Jacobs eigenwilliger Zugriff zeigt die Akribie eines nüchternen Klangarchäologen ebenso wie die Autonomie eines bisweilen höchst unkonventionellen Gestalters, der sich auf sein Gespür für Dynamik und Eleganz verlassen kann. Das Requiem bekommt einerseits einen fast atemlosen Drive; auf der anderen Seite schafft es Jacobs immer wieder mühelos, diesen elegisch beschleunigten Totentanz für faszinierende Detailbeobachtungen scheinbar zum Stillstand zu bringen - man betrachte nur das wogende, fahl pulsierende Sequenzfinale („Lacrimosa“), in dem die Bitte um Schonung und existenzielle Ruhe mit nachgerade philologischer Präzision nachbuchstabiert wird.

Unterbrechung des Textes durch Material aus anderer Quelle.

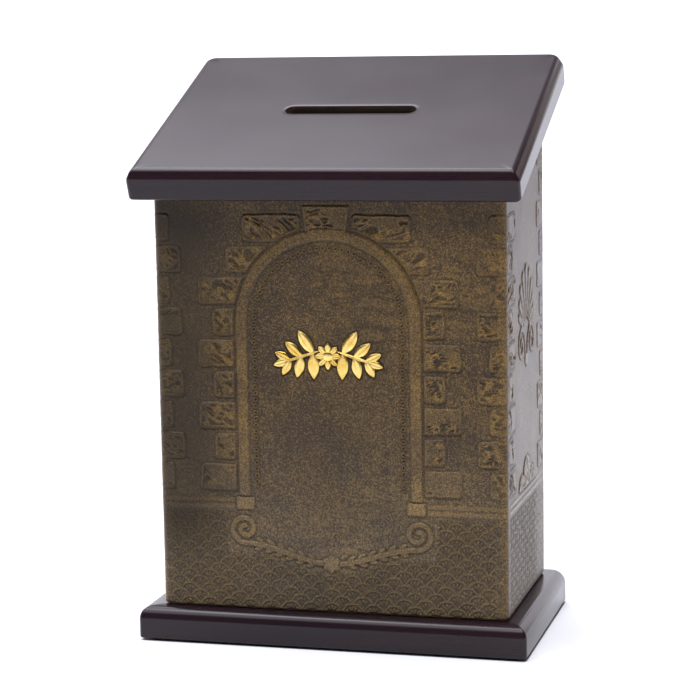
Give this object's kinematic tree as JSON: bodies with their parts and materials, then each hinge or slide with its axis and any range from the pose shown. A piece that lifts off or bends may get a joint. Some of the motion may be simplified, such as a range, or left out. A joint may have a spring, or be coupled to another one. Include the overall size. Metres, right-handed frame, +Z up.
{
  "type": "donation box",
  "caption": "Table-top donation box: leather-covered wooden case on a moulded base board, under a sloping lid board with a coin slot, with a locking door in its back.",
  "frame": {"origin": "middle of the underside it stands on, which is the middle of the case's plan; the lid board and the key reach further back than forward", "axes": "+Z up, -Y towards the front with the ornament, +Y towards the back with the door, +X to the right as seen from the front"},
  "size_m": [0.15, 0.1128, 0.2188],
  "materials": {
    "felt": "black felt sheet",
    "lacquered_wood": "dark mahogany stain under satin lacquer",
    "case_board": "raw fibreboard",
    "plain_wood": "planed softwood",
    "leather": "embossed antique brown, waxed",
    "gold": "polished gold foil",
    "brass": "lacquered brass",
    "zinc_steel": "zinc plated",
    "lock_plating": "bright nickel",
    "key_plating": "nickel plated brass"
  },
  "bodies": {
    "case": {"base_felt": "felt", "base_board": "lacquered_wood", "base_screws": "zinc_steel", "front_panel": "case_board", "side_panel_left": "case_board", "side_panel_right": "case_board", "back_panel": "case_board", "corner_blocks": "plain_wood", "leather_wrap": "leather", "leather_back": "leather", "front_emblem": "gold", "lid_board": "lacquered_wood", "lid_cleat_left": "plain_wood", "lid_cleat_right": "plain_wood", "lid_screws": "zinc_steel", "door_stops": "plain_wood", "hinge_leaf_fixed_upper": "brass", "hinge_leaf_fixed_lower": "brass", "hinge_pin_upper": "brass", "hinge_pin_lower": "brass", "hinge_screws_fixed": "brass"},
    "door": {"door_panel": "case_board", "door_cover": "leather", "hinge_leaf_door_upper": "brass", "hinge_leaf_door_lower": "brass", "hinge_screws_door": "brass", "lock_barrel": "lock_plating", "lock_nut": "zinc_steel"},
    "plug": {"lock_plug": "lock_plating", "lock_cam": "zinc_steel", "cam_screw": "zinc_steel"},
    "key": {"key": "key_plating"}
  },
  "joints": [
    {"name": "door_swing", "type": "hinge", "parent": "case", "child": "door", "pos_m": [0.0424, 0.04175, 0.093], "axis": [0, 0, -1], "range_deg": [0, 170]},
    {"name": "lock_turn", "type": "hinge", "parent": "door", "child": "plug", "pos_m": [-0.026, 0.03925, 0.093], "axis": [0, 1, 0], "range_deg": [0, 90]},
    {"name": "key_withdraw", "type": "slide", "parent": "plug", "child": "key", "axis": [0, 1, 0], "range_m": [0, 0.03]}
  ]
}
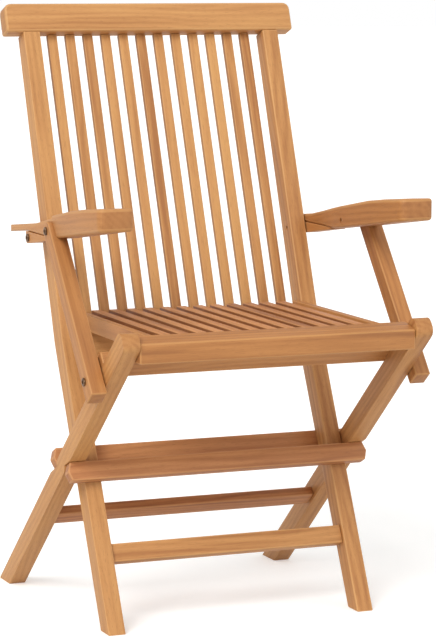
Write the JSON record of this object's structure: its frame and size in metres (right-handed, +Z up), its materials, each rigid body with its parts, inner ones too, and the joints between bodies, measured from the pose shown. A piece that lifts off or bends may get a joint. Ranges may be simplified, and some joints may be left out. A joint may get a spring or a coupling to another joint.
{
  "type": "folding armchair",
  "caption": "Folding slatted wooden armchair with a tall leaning back, crossed legs and arms on swinging supports.",
  "frame": {"origin": "on the floor at the centre of the open chair's box", "axes": "+Z up, -Y the way the sitter faces, +X to the sitter's left"},
  "size_m": [0.5346, 0.5506, 0.899],
  "materials": {
    "teak_frame": "sanded and oiled",
    "teak_slats": "sanded and oiled",
    "teak_arms": "sanded and oiled",
    "bolts": "dulled"
  },
  "bodies": {
    "back_frame": {"stile_right": "teak_frame", "stile_left": "teak_frame", "crossbar_front": "teak_frame", "crossbar_rear": "teak_frame", "front_stretcher": "teak_frame", "top_rail": "teak_frame", "lower_back_rail": "teak_frame", "back_slat_01": "teak_slats", "back_slat_02": "teak_slats", "back_slat_03": "teak_slats", "back_slat_04": "teak_slats", "back_slat_05": "teak_slats", "back_slat_06": "teak_slats", "back_slat_07": "teak_slats", "back_slat_08": "teak_slats", "back_slat_09": "teak_slats", "back_slat_10": "teak_slats", "back_slat_11": "teak_slats", "back_slat_12": "teak_slats"},
    "leg_frame": {"rear_leg_right": "teak_frame", "rear_leg_left": "teak_frame", "seat_support_bar": "teak_frame", "rear_stretcher": "teak_frame", "crossing_pin_right": "bolts", "crossing_pin_left": "bolts", "seat_pin_right": "bolts", "seat_pin_left": "bolts"},
    "seat": {"seat_front_rail": "teak_frame", "seat_rear_rail": "teak_frame", "seat_side_rail_right": "teak_frame", "seat_side_rail_left": "teak_frame", "seat_slat_01": "teak_slats", "seat_slat_02": "teak_slats", "seat_slat_03": "teak_slats", "seat_slat_04": "teak_slats", "seat_slat_05": "teak_slats", "seat_slat_06": "teak_slats", "seat_slat_07": "teak_slats", "seat_slat_08": "teak_slats", "seat_slat_09": "teak_slats", "seat_slat_10": "teak_slats", "seat_slat_11": "teak_slats", "seat_slat_12": "teak_slats"},
    "arm_right": {"arm_right": "teak_arms", "arm_cleat_right": "teak_arms", "arm_bolt_right": "bolts", "support_top_bolt_right": "bolts"},
    "support_right": {"arm_support_right": "teak_arms", "support_foot_bolt_right": "bolts"},
    "arm_left": {"arm_left": "teak_arms", "arm_cleat_left": "teak_arms", "arm_bolt_left": "bolts", "support_top_bolt_left": "bolts"},
    "support_left": {"arm_support_left": "teak_arms", "support_foot_bolt_left": "bolts"}
  },
  "joints": [
    {"name": "leg_fold", "type": "hinge", "parent": "back_frame", "child": "leg_frame", "pos_m": [0, -0.01351, 0.228], "axis": [-1, 0, 0], "range_deg": [0, 58]},
    {"name": "seat_fold", "type": "hinge", "parent": "leg_frame", "child": "seat", "pos_m": [0, -0.2546, 0.43537], "axis": [1, 0, 0], "range_deg": [0, 116]},
    {"name": "arm_right_fold", "type": "hinge", "parent": "back_frame", "child": "arm_right", "pos_m": [0, 0.12447, 0.552], "axis": [-1, 0, 0], "range_deg": [0, 67.1]},
    {"name": "support_right_fold", "type": "hinge", "parent": "arm_right", "child": "support_right", "pos_m": [0, -0.02973, 0.577], "axis": [1, 0, 0], "range_deg": [0, 91.3]},
    {"name": "arm_left_fold", "type": "hinge", "parent": "back_frame", "child": "arm_left", "pos_m": [0, 0.12447, 0.552], "axis": [-1, 0, 0], "range_deg": [0, 67.1]},
    {"name": "support_left_fold", "type": "hinge", "parent": "arm_left", "child": "support_left", "pos_m": [0, -0.02973, 0.577], "axis": [1, 0, 0], "range_deg": [0, 91.3]}
  ],
  "couplings": [
    {"joint": "seat_fold", "follows": "leg_fold", "ratio": 2},
    {"joint": "arm_right_fold", "follows": "leg_fold", "ratio": 1.1568},
    {"joint": "support_right_fold", "follows": "leg_fold", "ratio": 1.5732},
    {"joint": "arm_left_fold", "follows": "leg_fold", "ratio": 1.1568},
    {"joint": "support_left_fold", "follows": "leg_fold", "ratio": 1.5732}
  ]
}
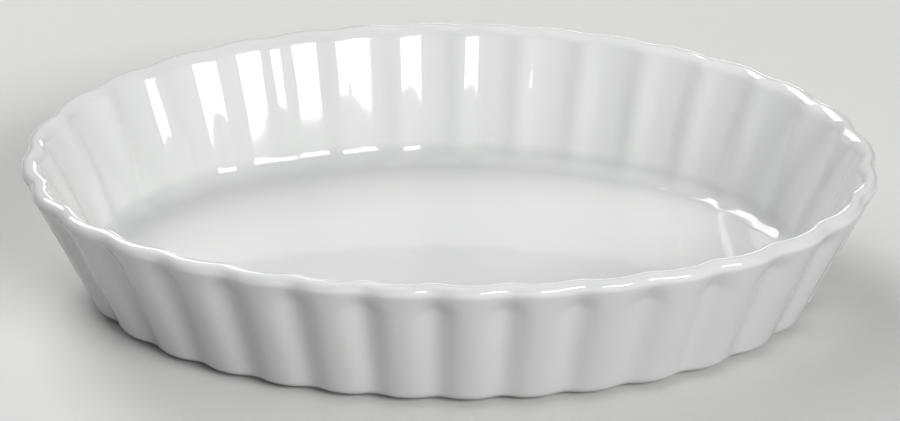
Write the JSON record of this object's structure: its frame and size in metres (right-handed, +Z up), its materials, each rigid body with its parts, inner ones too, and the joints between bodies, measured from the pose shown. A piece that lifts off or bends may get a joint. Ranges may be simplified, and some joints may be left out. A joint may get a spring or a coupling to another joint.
{
  "type": "creme brulee dish",
  "caption": "Shallow oval oven dish of white glazed porcelain with fluted, flaring walls, a rounded scalloped rim, a flat floor and a low foot ring.",
  "frame": {"origin": "centre of the dish on the table, at the flat of the foot ring", "axes": "+X along the long side of the oval, +Y along its short side, +Z up through the open top"},
  "size_m": [0.164, 0.1234, 0.03],
  "materials": {
    "glazed_porcelain": "white gloss glaze, foot ring unglazed"
  },
  "bodies": {
    "root": {"dish": "glazed_porcelain"}
  },
  "joints": []
}
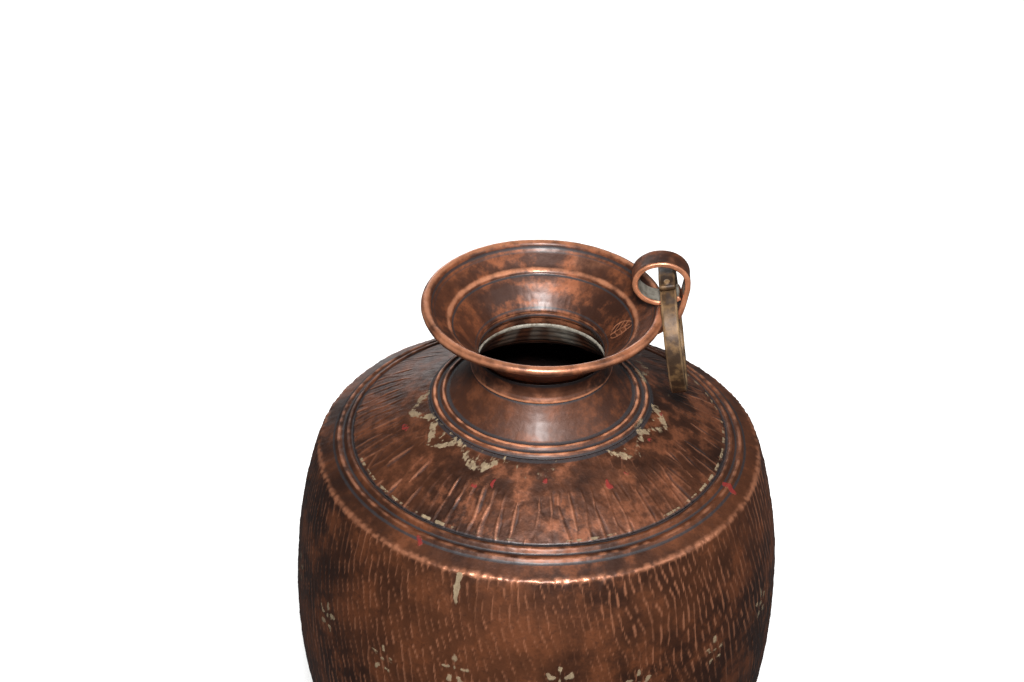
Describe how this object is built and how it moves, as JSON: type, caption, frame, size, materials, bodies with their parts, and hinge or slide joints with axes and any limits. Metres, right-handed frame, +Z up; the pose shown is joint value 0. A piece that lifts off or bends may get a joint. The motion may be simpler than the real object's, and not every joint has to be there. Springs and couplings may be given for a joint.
{
  "type": "copper water pot",
  "caption": "Tall hammered copper water jar with a wide shoulder, narrow neck, flared funnel mouth and a brass carrying ring hung in a strap loop on the rim.",
  "frame": {"origin": "middle of the flat base", "axes": "+Z up through the mouth, +X towards the strap loop and ring"},
  "size_m": [0.3698, 0.3698, 0.5173],
  "materials": {
    "hammered_copper": "copper beaten all over with short upright strokes, brown patina, bright crests",
    "patinated_copper": "planished copper with a dark brown mottled patina",
    "worn_copper": "copper rubbed bright at its edges",
    "wire_iron": "plain drawn iron wire",
    "solder_tin": "dull grey tin solder",
    "old_brass": "worn brass bar with brown tarnish"
  },
  "bodies": {
    "pot": {"base_pan": "hammered_copper", "body_barrel": "hammered_copper", "shoulder_plate": "patinated_copper", "neck_cone": "patinated_copper", "collar_band": "worn_copper", "mouth_funnel": "patinated_copper", "rim_wire": "wire_iron", "loop_strap": "worn_copper", "strap_solder": "solder_tin"},
    "ring": {"hanging_ring": "old_brass", "ring_rivet": "old_brass"}
  },
  "joints": [
    {"name": "ring_swing", "type": "hinge", "parent": "pot", "child": "ring", "pos_m": [0.08625, 0, 0.49876], "axis": [-0.0698, -0.9976, 0], "range_deg": [0, 285]}
  ]
}
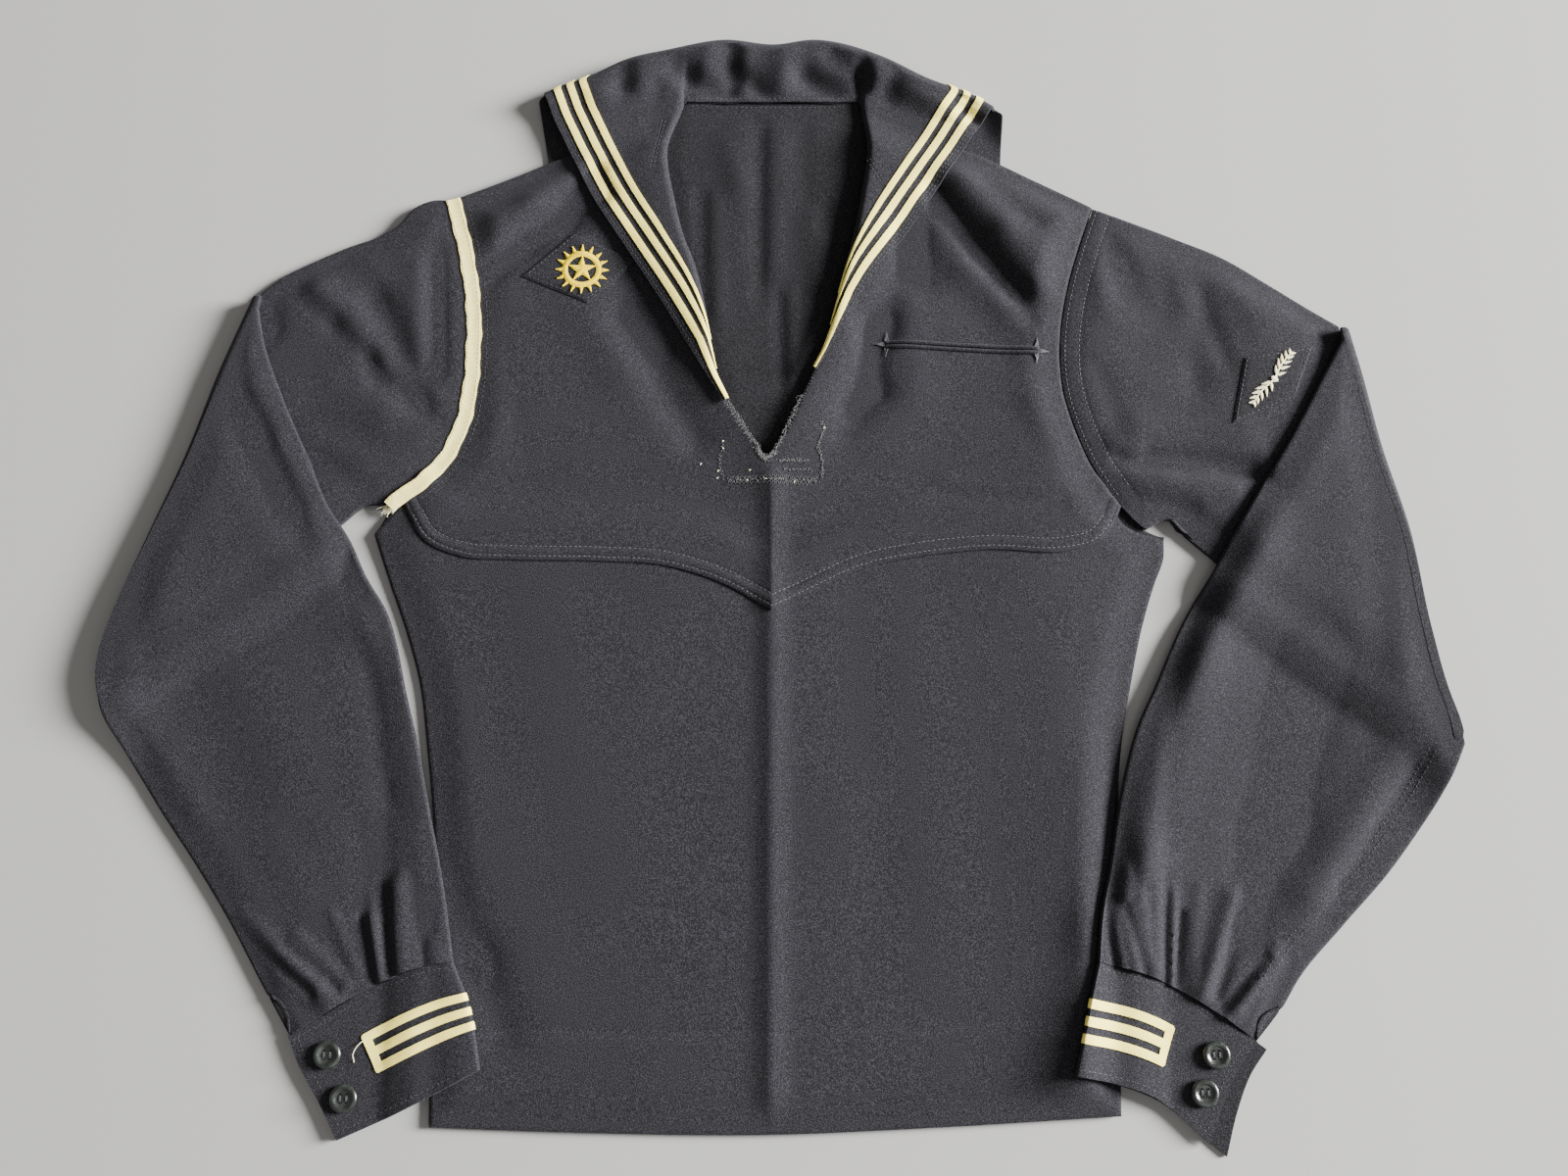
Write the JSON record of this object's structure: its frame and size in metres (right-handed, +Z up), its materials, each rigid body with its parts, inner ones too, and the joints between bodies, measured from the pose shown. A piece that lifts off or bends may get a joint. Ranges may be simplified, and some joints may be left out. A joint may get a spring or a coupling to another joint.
{
  "type": "sailor jumper",
  "caption": "Dark wool sailor's dress jumper laid flat, sleeves folded over, with taped square collar, neck slash, yoke and buttoned cuffs.",
  "frame": {"origin": "centre of the garment's outline, on the surface it lies on", "axes": "+X to the right of a viewer looking down with the collar away from them, which is towards the wearer's left sleeve; +Y towards the collar; +Z up from the surface"},
  "size_m": [0.8311, 0.7159, 0.016],
  "materials": {
    "navy_wool": "matt napped wool",
    "patch_cloth": "matt wool felt",
    "cream_tape": "matt woven cotton tape",
    "button_black": "polished"
  },
  "bodies": {
    "root": {"back": "navy_wool", "front": "navy_wool", "front_yoke": "navy_wool", "collar": "navy_wool", "right_sleeve": "navy_wool", "left_sleeve": "navy_wool", "right_cuff": "navy_wool", "left_cuff": "navy_wool", "pocket_welt_upper": "navy_wool", "pocket_welt_lower": "navy_wool", "chest_patch": "patch_cloth", "sleeve_patch": "patch_cloth", "collar_tape_right_1": "cream_tape", "collar_tape_right_2": "cream_tape", "collar_tape_right_3": "cream_tape", "collar_tape_left_1": "cream_tape", "collar_tape_left_2": "cream_tape", "collar_tape_left_3": "cream_tape", "right_cuff_tape": "cream_tape", "left_cuff_tape": "cream_tape", "shoulder_tape_right": "cream_tape", "right_cuff_button_1": "button_black", "right_cuff_button_2": "button_black", "left_cuff_button_1": "button_black", "left_cuff_button_2": "button_black"}
  },
  "joints": []
}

Nach dieser fulminanten Interpretation war es denn auch in klangsinnlichem Betracht ein eher kleiner Schritt zu Haydns sinfonisch inspirierter „Harmoniemesse“ mit ihrem üppigen Blecheinsatz. Die heitere Glaubensgewissheit eines mit sich und der Welt im Reinen Befindlichen geriet im Beethovensaal nicht weniger delikat: ein intelligent beschwingt musiziertes Dokument eines gereiften Gottessuchers.